E come la si garantisce? I precedenti storici della sinistra di governo non sono proprio rassicuranti.

«Appunto. Per questo stiamo ragionando su un preciso meccanismo. Voglio essere ancora più chiaro: nella vita dei gruppi parlamentari dovrà esserci un vincolo di maggioranza».

D'Alema ha sottolineato giorni fa come l'accordo a sinistra non sia sufficiente e che per arrivare al 60% si debba aprire al centro. Condivide?

«E infatti da questa posizione il centrosinistra deve rivolgere un messaggio alle forze moderate per un governo di ricostruzione. Io non tiro per la giacca nessuno, rispetto, capisco i problemi. i muri da oltrepassare, però al Terzo Polo voglio dire: la vedete l'Italia? Non sto parlando, di un'ammucchiata ma di un incontro tra progressisti e moderati italiani per un patto di legislatura e su una dozzina di riforme da fare per ricostruire l'Italia. In vista di questo, glielo dico molto francamente, anche il Pd deve darsi una registrata. perché non sempre la discussione che sento tra noi è all'altezza di questa sfida. Il progetto - centrosinistra di governo, allargamento al centro con un patto di legislatura, ricostruzione dell'Italia - va bene? Avanti, allora si tira. Non va bene? Si discute. Ma non c'è più tempo per chiacchiere che non vanno da nessuna parte».

Visto che sta tracciando la road map da qui al voto, parliamo di candidature? Sarà lei il candidato premier dei Pd alle primarie?

«Io ci sono. Non andrò mai davanti al Paese dicendo che ci sono perché lo dice lo statuto del PD, ma il PD, che è nato con il metodo delle primarie, proporrà il suo candidato con un'assunzione di responsabilità politica. La coalizione deciderà a proposito delle primarie e chi può partecipare. E a quella discussione non ci si aspetti un PD o un Bersani che chiude le porte. Quando sento qualcuno dire che Bersani ha paura, io rispondo: è fin da bambino che non ho paura».

Oggi Renzi riunisce a Firenze giovani e meno giovani rottamatori. Tanta dialettica al PD fa bene o fa male?

«Può far bene. Può anche far male.
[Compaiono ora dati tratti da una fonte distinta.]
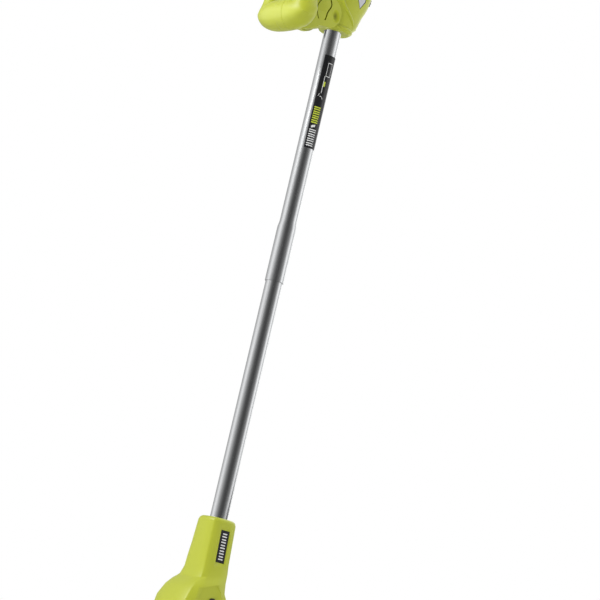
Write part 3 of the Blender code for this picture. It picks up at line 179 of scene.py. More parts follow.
# Badge on the neck, and the pairs of bars on it: shift along the badge and width
BADGE_FLOOR = -0.0238
BADGE_CENTRE = 0.0970
BADGE_SLOPE = math.radians(-3.6)
BADGE_FACE = 0.00128
BADGE_PAIRS = 5
BADGE_PITCH = 0.0080
BADGE_BARS = ((-0.0019, 0.0080), (0.0019, 0.0072))
BADGE_BAR_HEIGHT = 0.0017
BADGE_BAR_THICKNESS = 0.00012

# Camera, as the photograph was taken
CAMERA_PLACE = (-1.853, -2.621, 0.589)
CAMERA_TURN = (math.radians(89.36), 0.0, math.radians(-38.0))
CAMERA_LENS = 138.0
SENSOR_WIDTH = 36.0

# Light around the trimmer: place, size, power and whether gloss shows the lamp
WORLD_LEVEL = 0.50
LAMP_TARGET = (0.12, 0, 0.55)
LAMPS = (
    ("key", (-1.9, 0.5, 3.1), 1.3, 48.0, True),
    ("side", (2.3, -0.7, 2.0), 1.5, 7.0, False),
    ("front", (-2.4, -1.5, 2.6), 1.8, 17.0, False),
    ("rim", (2.3, 0.6, 1.3), 1.2, 16.0, True),
)
# Soft box beside the handle, which only the gloss of its two shells shows: place, size and power
SOFT_BOX_PLACE = (-0.58, 0.40, 1.18)
SOFT_BOX_SIZE = (1.6, 0.78)
SOFT_BOX_POWER = 6.4

# Floor that fades to white from the first of the two distances to the second
FLOOR_RADIUS = 14.0
FLOOR_TONE = 0.93
FLOOR_FADE = (0.30, 0.92)
FLOOR_LEAST = 0.30
FLOOR_GLOSS = 0.10

# Round screen, with its brightness by the angle from the camera's side to the right
SCREEN_RADIUS = 1.25
SCREEN_HEIGHT = 4.4
SCREEN_PLACE = (0.15, 0, 2.15)
SCREEN_STRENGTH = 1.27
SCREEN_LEVELS = (
    (-180, 0.34), (-128, 0.40), (-112, 0.54), (-94, 0.76), (-82, 0.76), (-69, 0.56), (-55, 0.38),
    (-42, 0.27), (-30, 0.18), (-18, 0.11), (-6, 0.065), (18, 0.045), (30, 0.07), (42, 0.11),
    (55, 0.16), (69, 0.28), (82, 0.70), (94, 1.0), (104, 0.85), (116, 0.45), (130, 0.42),
    (138, 1.0), (162, 1.0), (172, 0.40), (180, 0.34),
)


def length_field(name, description, default, least, most):
    return FloatProperty(
        name=name, description=description, default=default, min=least, max=most, unit="LENGTH")


def colour_field(name, description, default):
    return FloatVectorProperty(
        name=name, description=description, default=default, subtype="COLOR", size=3, min=0, max=1)


class TrimmerSizes(PropertyGroup):
    """Sizes of what is added to the frame."""

    shell_edge: length_field("Shell edge", "Rounding of the lime mouldings' edges", 0.0007, 0.0, 0.002)
    small_edge: length_field("Small edge", "Rounding of the small pieces' edges", 0.0004, 0.0, 0.001)
    neck_edge: length_field("Neck edge", "Rounding of the neck's corners and its rim", 0.0016, 0.0, 0.003)
    wrap_start: length_field("Wrap start", "Place along the tube where the wrap starts", 0.6836, 0.6, 0.75)
    wrap_length: length_field("Wrap length", "Length of the printed wrap along the tube", 0.141, 0.05, 0.2)


class TrimmerColours(PropertyGroup):
    """Colours of the finishes."""

    lime: colour_field("Lime", "Moulded shells", (0.535, 0.59, 0.028))
    black: colour_field("Black", "Moulded black pieces", (0.016, 0.016, 0.018))
    tube: colour_field("Tube", "Satin aluminium tube", (0.78, 0.79, 0.80))
    steel: colour_field("Steel", "Plated screws and pins", (0.55, 0.56, 0.58))
    rubber: colour_field("Rubber", "Soft grips and gland", (0.022, 0.022, 0.023))
    plate: colour_field("Plate", "Pale plate on the housing", (0.66, 0.67, 0.69))
    line: colour_field("Line", "Nylon cutting line", (0.72, 0.14, 0.035))


def sizes():
    return bpy.context.scene.trimmer_sizes


def colours():
    return bpy.context.scene.trimmer_colours


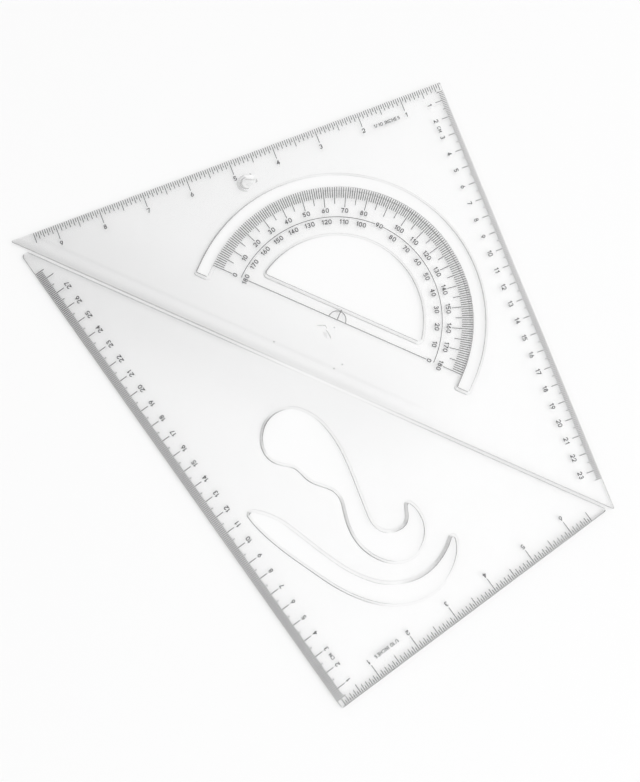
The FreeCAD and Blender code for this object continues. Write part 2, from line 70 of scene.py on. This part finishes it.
# ---- node helpers ----
class Look:
    """A material made of nodes, with short calls for the sums that its looks need."""

    def __init__(self, name):
        self.material = bpy.data.materials.new(name)
        self.material.use_nodes = True
        self.tree = self.material.node_tree
        self.tree.nodes.clear()

    def node(self, kind, **settings):
        node = self.tree.nodes.new("ShaderNode" + kind)
        for key, value in settings.items():
            setattr(node, key, value)
        return node

    def feed(self, socket, value):
        if isinstance(value, bpy.types.NodeSocket):
            self.tree.links.new(value, socket)
        else:
            socket.default_value = value

    def sum(self, operation, *values):
        node = self.node("Math", operation=operation)
        for socket, value in zip(node.inputs, values):
            self.feed(socket, value)
        return node.outputs[0]

    def product(self, *values):
        total = values[0]
        for value in values[1:]:
            total = self.sum("MULTIPLY", total, value)
        return total

    def choice(self, switch, when_on, when_off):
        return self.sum("MULTIPLY_ADD", switch, when_on - when_off, when_off)

    def vector(self, operation, first, second=None, result="Vector"):
        node = self.node("VectorMath", operation=operation)
        self.feed(node.inputs[0], first)
        if second is not None:
            self.feed(node.inputs["Scale" if operation == "SCALE" else 1], second)
        return node.outputs[result]

    def dot(self, first, second):
        return self.vector("DOT_PRODUCT", first, second, "Value")

    def split(self, vector):
        node = self.node("SeparateXYZ")
        self.feed(node.inputs[0], vector)
        return node.outputs

    def ramp(self, value, low, high, at_low, at_high):
        """Value carried smoothly from low..high to at_low..at_high and held at both ends."""
        node = self.node("MapRange", interpolation_type="SMOOTHSTEP")
        for name, number in (("Value", value), ("From Min", low), ("From Max", high),
                             ("To Min", at_low), ("To Max", at_high)):
            self.feed(node.inputs[name], number)
        return node.outputs["Result"]

    def grey(self, value):
        node = self.node("CombineColor")
        for channel in node.inputs:
            self.feed(channel, value)
        return node.outputs[0]

    def shader(self, kind, **inputs):
        node = self.node(kind)
        for name, value in inputs.items():
            self.feed(node.inputs[name.replace("_", " ")], value)
        return node.outputs[0]

    def mix(self, share, first, second):
        node = self.node("MixShader")
        for socket, value in zip(node.inputs, (share, first, second)):
            self.feed(socket, value)
        return node.outputs[0]

    def finish(self, surface):
        self.feed(self.node("OutputMaterial").inputs["Surface"], surface)
        return self.material


# ---- clear plastic, with painted shade ----
PHOTO_TURN = 24.0            # from the row frame's X to the right of the photo
PLASTIC_IOR = 1.49
WALL_IOR = 1.25              # the narrow walls mirror less of the room than the polished faces
POLISH = 0.08                # roughness of the reflections
SEAM = (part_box("set_square_45")[0].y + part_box("set_square_30_60")[1].y) / 2

# A ramp is: low, high, its value at low and its value at high.
# Ramps over the Z of a face's outward normal.
LEVEL_Z = (0.9, 0.995)
BESIDE_TOP = (*LEVEL_Z, 1.0, 0.0)
ABOVE_UNDERCUT = (-0.7, -0.5, 0.0, 1.0)
BESIDE_UNDERSIDE = (-0.99, -0.95, 0.0, 1.0)
UNDERCUT = (-0.7, -0.5, 1.0, 0.0)

# Ramps over the height above the paper, for the painted shade along the undercuts.
LOWER_LIP = (0.20 * MM, 0.34 * MM, 1.0, 0.0)
UPPER_PART = (0.1 * MM, 1.2 * MM, 0.0, 1.0)

# Ramps over the place along the seam, for the painted shade at the seam and the outer edge.
SEAM_LINE_LEFT = (-0.065, 0.005, 0.33, 0.03)
SEAM_LINE_RIGHT = (0.02, 0.09, 0.0, 0.24)
OUTER_LINE_END = (0.075, 0.11, 0.0, 0.15)
SEAM_SHADE_END = (0.02, 0.10, 1.0, 0.0)

# Headings and spreads in degrees.
SEAM_HEADINGS, SEAM_SPREAD = (64, 246), 30
OUTER_HEADING, OUTER_SPREAD = 21, 20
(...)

A Pesaro, concludendo la festa del PD, ho detto ai giovani: se toccherà a me il giro della ricostruzione lo metterò largamente sulle vostre spalle. Chiedo però che l'idea del collettivo, della squadra, non venga calpestata in nome di eccessi personalistici che ormai sono cose del passato».

Sabato prossimo, segretario, il PD sarà in piazza a Roma. Perché?

«Saremo in piazza San Giovanni perché è un luogo che ha scandito le vicende democratiche del nostro Paese. Sarà un incontro festoso, nel rispetto dell'ordinanza del sindaco sui cortei, chi non vorrà portare bandiere del PD porterà il tricolore, saremo lì insieme nel nome del popolo italiano. E mi piace pensare che dopo la figura disastrosa che abbiamo fatto agli occhi dell'Europa, la rimessa in moto della dignità dell'Italia possa passare proprio da questo appuntamento, con la partecipazione dei leader progressisti francese e tedesco, proprio nella città che ospitò i trattati fondativi dell'Unione».